Thanks to an army of sensors, the vehicle would be able to see such road-users coming, before alerting the driver using lights and sounds (this, according to the brand, is far quicker to process than generic warning icons). The idea is that the audio system would make it sound as if a bicycle bell or motorcycle horn is coming through the speaker nearest the bike, before the top of the car seat extends to “tap” the driver on the relevant shoulder, alerting him or her to the bike’s upcoming overtaking manoeuvre.
5. Virtual windscreen
You’ve no doubt been in situations where your car’s pesky pillars have impeded on your vision. If only they were see-through, right? Well, Jaguar Land Rover reckons it could one day soon embed a screen in the surface of each pillar, which would then display a live feed from cameras covering the blind spots created by these six pillars. The result, in effect, would be an uninterrupted, 360-degree view out of the vehicle. Splendid.
Additionally, the windscreen itself could end up functioning like a giant head-up display, with the Tata-backed manufacturer even revealing that it’s working on a “Ghost Car Navigation” system, which would project an image of a vehicle in front of the driver’s car for them to follow to their destination.
6. Self-learning car
In the future envisioned by Jaguar Land Rover, your car would “recognise” you the moment you open the door (likely by automatically linking to your smartphone). The vehicle’s mirrors, steering wheel, seat, and climate control settings would thus automatically all be set to your preferences – even if it were a hire car you’re driving for the very first time.

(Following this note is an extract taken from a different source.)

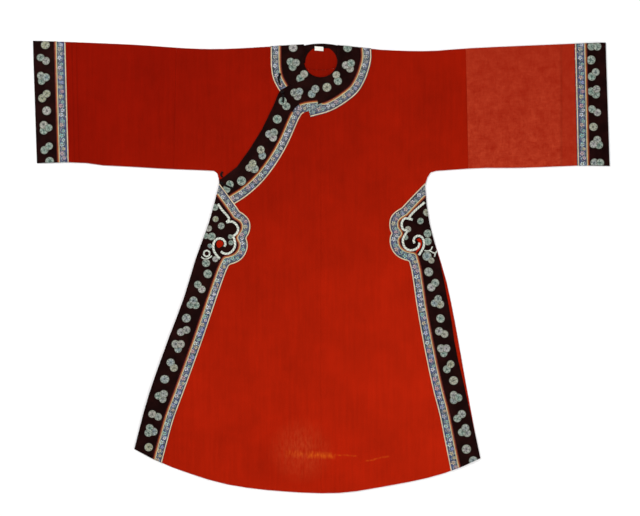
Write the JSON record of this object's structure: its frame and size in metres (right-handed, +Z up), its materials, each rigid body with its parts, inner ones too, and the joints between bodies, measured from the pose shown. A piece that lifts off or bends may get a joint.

The brand says the “self-learning” system would also be able to – based on historical usage – predict who you are likely to call in a certain situation; activate passenger preferred infotainment settings and personal climate zones; access your calendar and alert contacts that you will be late (based on traffic conditions); and apply learned distance settings and acceleration profiles once the auto-adaptive cruise control is engaged.